Bali cannot, like Pontius Pilate, wash his hands off Vatsa's execution. |
Since Bali’s interview, Vatsa's widow, Safiya, is rightly crying blue murder. She says Bali’s pronouncements confirm that her husband was deliberately murdered by IBB. She has petitioned President Obasanjo. The President has in turn granted her audience, and promised he would look into the case. Safiya’s spirit has risen to high heavens. She has thus become emboldened. And has become hot cake for media houses. Human rights activists are paying her solidarity visits. She is granting interviews left, right and centre. Some of the things she says are very touching. Basking in it, Safiya raises the bar everyday. She couldn’t have chosen a worse time to do it. IBB, it is strongly rumoured, has his eyes on the presidency in 2007. Although he is yet to publicly declared interest his body language nonetheless seem to confirm. So, enters Safiya. She has featured in, and released, a documentary entitled “A Widow’s Pain, a General’s Burden” which was aired, twice (60 minutes each) on AIT. And the DVD is being distributed to personalities by those who sponsored it. She is calling IBB a "land grabber," a murderer, who allegedly, was involved in the Dimka coup, but was saved by her husband, Vatsa; she is saying IBB is not a Nigerian and well, hinting at drugs! And she threatens these are but a tip of the ice-berg!!
IBB does not seem moved, or shaken by President Obasanjo’s reopening of the case. The only time he seriously spoke about it, he acknowledged his closeness to Vatsa, but said he had no regrets because he had enough documents to back up Vatsa’s involvement in the coup. That angered Safiya who dared him to make the documents public. But IBB’s associates are up in arms, crying foul, pointing accusing fingers and insisting it is a calculated plan to destroy IBB’s political aspirations. If it is, which I suspect, Bali has questions to answer. And not just on why he chose the time he did to speak about Vatsa, but on the execution of Vatsa and co. as well.
Bali said he was helpless over Vatsa. How? He was the Minister of Defence and the trial was under him. If he was convinced that Vatsa was innocent , why didn’t he speak out then? What was he afraid of? Nothing would have happened to Bali if he had spoken out then. He should have done that for the records, and then resigned. That is what men of honour do. It was a matter of life and death. So, silence is criminal. Men of honour resign and speak up. Why did it take him 20 years to now talk? When Robin Cook, former British Foreign Minister, disagreed with the deployment of troops in Iraq with Prime Minister Tony Blair, he spoke out and quit his cabinet position. Cook was a man of honour. Bali, in case he does not know, cannot, like Pontius Pilate, wash his hands off Vatsa’s execution. In fact, he is neck-deep in it. His position then assured that.
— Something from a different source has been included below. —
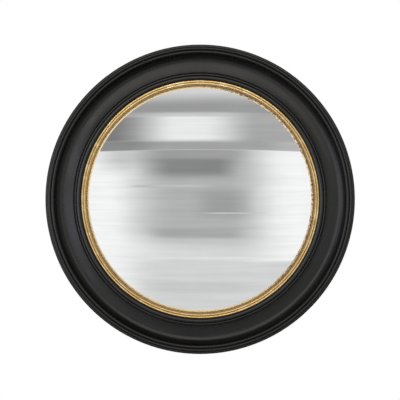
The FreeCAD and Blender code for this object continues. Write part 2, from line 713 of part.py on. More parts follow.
def make_hanger_strap(side, sign):
    """Strap screwed to the back ring, rolled at its top round the bar of the ring."""
    body = new_body(f"hanger_strap_{side}")
    body.setExpression("Placement.Base.x", f"{sign}Places.bar_across")
    bar, foot = "Places.bar_height", "Places.strap_foot_height"
    bore, loop = "Places.strap_loop_bore", "Places.strap_loop_radius"
    centre = towards_viewer("Places.bar_level")
    flat, outer = towards_viewer("Places.back_level"), towards_viewer("Places.strap_outer_level")
    side_view = new_sketch(body, f"{body.Name}_side", "YZ_Plane")
    clockwise_outline(side_view, [
        (flat, foot),
        (flat, bar, ROUND, loop),
        (centre, f"{bar} + {loop}", ROUND, loop),
        (f"{centre} + {loop}", bar, ROUND, loop),
        (centre, f"{bar} - {loop}"),
        (centre, f"{bar} - {bore}", HOLLOW, bore),
        (f"{centre} + {bore}", bar, HOLLOW, bore),
        (centre, f"{bar} + {bore}", HOLLOW, bore),
        (outer, bar),
        (outer, foot),
    ])
    pad(body, side_view, "Sizes.strap_width", both_ways=True)
    holes = new_sketch(body, f"{body.Name}_holes", "XZ_Plane")
    for height in HANGER_SCREW_HEIGHTS:
        circle(holes, "0", height, HANGER_SCREW_HOLE)
    pocket(body, holes, "Places.back_level")
    foot_height = number(foot)
    fillet(body, "Sizes.strap_corner_radius", lambda box: (
        box.ZMax < foot_height + TOUCHING and box.XLength < TOUCHING
    ))


def make_hanger_ring(side, sign):
    """D-shaped wire ring whose straight bar turns in the strap's loop."""
    body = new_body(f"hanger_ring_{side}")
    body.setExpression("Placement.Base.x", f"{sign}Places.bar_across")
    bar, half, corner = "Places.bar_height", "Places.ring_half_width", "Sizes.ring_corner_radius"
    path = new_sketch(body, f"{body.Name}_path", "XZ_Plane", level="Places.bar_level")
    clockwise_outline(path, [
        ("0", bar),
        (f"-({half} - {corner})", bar, ROUND, corner),
        (f"-{half}", "Places.ring_corner_height"),
        (f"-{half}", "Places.ring_shoulder_height", ROUND, half),
        ("0", "Places.ring_top_height", ROUND, half),
        (half, "Places.ring_shoulder_height"),
        (half, "Places.ring_corner_height", ROUND, corner),
        (f"{half} - {corner}", bar),
    ])
    section = new_sketch(body, f"{body.Name}_section", "YZ_Plane")
    circle(section, towards_viewer("Places.bar_level"), bar, "Sizes.ring_wire_diameter / 2")
    doc.recompute()
    wire = body.newObject("PartDesign::AdditivePipe", f"{body.Name}_wire")
    wire.Profile = section
    wire.Spine = (path, [f"Edge{i + 1}" for i in range(len(path.Geometry))])
    doc.recompute()


def make_hanger_screws():
    """Pan-head screws of both straps, two in each."""
    body = new_body("hanger_screws", several_solids=True)
    heads = new_sketch(body, "hanger_screw_heads", "XZ_Plane", level="Places.strap_outer_level")
    shanks = new_sketch(body, "hanger_screw_shanks", "XZ_Plane", level="Places.strap_crown_level")
    for sign in SIDES.values():
        for height in HANGER_SCREW_HEIGHTS:
            across = f"{sign}Places.bar_across"
            circle(heads, across, height, "Sizes.hanger_screw_head_diameter / 2")
            circle(shanks, across, height, "Sizes.hanger_screw_diameter / 2")
    head_pad = pad(body, heads, "Sizes.hanger_screw_head_height")
    head_pad.Reversed = True
    doc.recompute()
    pad(body, shanks, "Places.hanger_screw_tip_level - Places.strap_crown_level")
    crown = number(towards_viewer("Places.strap_crown_level"))
    fillet(body, "Sizes.hanger_screw_head_height / 2", lambda box: box.YMin > crown - TOUCHING)


# ---------------------------------------------------------------------------------------------------------
# Wall bumpers
# ---------------------------------------------------------------------------------------------------------


def make_wall_bumpers():
    """Four round pads that hold the frame off the wall."""
    body = new_body("wall_bumpers", several_solids=True)
    discs = new_sketch(body, "wall_bumper_discs", "XZ_Plane")
    for across_sign in SIDES.values():
        for up_sign in ("-", ""):
            centre = f"{across_sign}Places.bumper_across", f"{up_sign}Places.bumper_up"
            circle(discs, *centre, "Sizes.bumper_diameter / 2")
    pad(body, discs, "Sizes.wall_standoff")
    fillet(body, "Sizes.bumper_rounding", lambda box: box.YMin > -TOUCHING)


# ---------------------------------------------------------------------------------------------------------
# Build, check and export
# ---------------------------------------------------------------------------------------------------------


def make_all():
    """Every piece of the mirror, from the frame to what hangs it."""
    make_front_moulding()
    make_back_ring()
    make_frame_screws()
    make_black_slip()
    make_gilt_slip()
    make_brads()
    make_convex_glass()
    make_glass_bedding()
    make_glass_carrier()
    make_backing_board()
    make_turn_buttons()
    for side, sign in SIDES.items():
        make_hanger_strap(side, sign)
        make_hanger_ring(side, sign)
    make_hanger_screws()
    make_wall_bumpers()


def check_and_export():
    """Stops on any failed object or shape, then writes one STEP file for each piece."""
    doc.recompute()
    failed = [item.Name for item in doc.Objects if {"Invalid", "Error"} & set(item.State)]
    bad = [piece.Label for piece in pieces if piece.Shape.isNull() or not piece.Shape.isValid()]
    if failed or bad:
        raise RuntimeError(f"failed objects {failed}, bad shapes {bad}")
    os.makedirs("parts", exist_ok=True)
    for piece in pieces:
        piece.Shape.exportStep(f"parts/{piece.Label}.step")
        print(f"{piece.Label}: {len(piece.Shape.Solids)} solids, {piece.Shape.Volume:.1f} mm3")


make_all()
check_and_export()
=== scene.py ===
"""Looks of a round convex mirror: ebonised moulding, reeded slips, silvered glass and the fittings behind.

All lengths are metres in the shared frame: the mirror's axis is Y, the glass looks along -Y and +Z is up.
A radius is measured from the axis. A level is measured from the wall plane towards the viewer, so a level
of 0.006 lies at Y = -0.006.
"""

import logging
import math
from collections.abc import Callable
from dataclasses import dataclass, field
from enum import Enum
from functools import cache

import bmesh
import bpy
from mathutils import Matrix, Vector


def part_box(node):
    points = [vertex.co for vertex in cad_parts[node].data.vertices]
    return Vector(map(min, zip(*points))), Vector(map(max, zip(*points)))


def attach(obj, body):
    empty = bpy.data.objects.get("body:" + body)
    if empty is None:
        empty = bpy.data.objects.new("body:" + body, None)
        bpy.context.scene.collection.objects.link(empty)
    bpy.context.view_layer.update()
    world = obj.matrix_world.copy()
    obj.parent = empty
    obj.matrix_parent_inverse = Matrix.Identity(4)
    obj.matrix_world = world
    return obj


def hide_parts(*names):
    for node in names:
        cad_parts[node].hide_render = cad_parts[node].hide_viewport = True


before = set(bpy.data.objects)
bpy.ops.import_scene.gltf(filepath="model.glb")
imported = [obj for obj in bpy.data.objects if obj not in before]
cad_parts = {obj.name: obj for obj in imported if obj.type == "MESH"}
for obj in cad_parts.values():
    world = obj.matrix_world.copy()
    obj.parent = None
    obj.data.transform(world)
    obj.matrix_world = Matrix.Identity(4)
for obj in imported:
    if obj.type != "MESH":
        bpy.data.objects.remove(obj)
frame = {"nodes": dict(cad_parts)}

log = logging.getLogger("mirror")

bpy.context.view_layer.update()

ORIGIN = Vector((0, 0, 0))
ACROSS, INTO_WALL, UP = Vector((1, 0, 0)), Vector((0, 1, 0)), Vector((0, 0, 1))
TO_VIEWER = -INTO_WALL

FULL_TURN = 2 * math.pi
RING_STEPS = 256
SMALL_STEPS = 32
ARC_STEP = math.radians(7.5)
CORNER_ANGLE = math.radians(20)
CREASE_ANGLE = math.radians(38)
SOFT_SEGMENTS = 3
MERGE_DISTANCE = 1e-6
NEAR_AXIS = 0.001
RELIEF = "relief"
RELIEF_REACH = 0.0005
SHADING = "even_shading"

Input = bpy.types.NodeSocket | float
Colour = bpy.types.NodeSocket | tuple
Spread = tuple[float, float, float, float]


# ---------------------------------------------------------------------------------------------------------
# Mesh work that every piece shares
# ---------------------------------------------------------------------------------------------------------


class Bend(Enum):
    """How an arc leaves its chord on an outline drawn anticlockwise round the material."""

    ROUND = 1
    HOLLOW = -1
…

If Vatsa was innocent, then his blood is on Bali's head too.
As for IBB, he should not be seen as exchanging words with Safiya, no matter how provoked. And he should order his associates to shut up. I don’t know who advises him, but I felt, and still feel, that he lost the opportunity to defend himself on Vatsa, Dele Giwa, and other issues, at the Oputa panel. Those who advised him to ignore that panel and challenge its legality in court did him no good. If he had, these allegations would long have been buried. An adage says: “If you are carrying nothing, don’t walk like you are carrying something."
Now, IBB should ignore some of his hangers-on and advisers and speak up on Vatsa, Giwa, June 12, etc. He should address them specifically in the media, with documents. That, I believe, is the only way he can get rid of this mud that is continuously splashed on him – whether he is running for the presidency or not.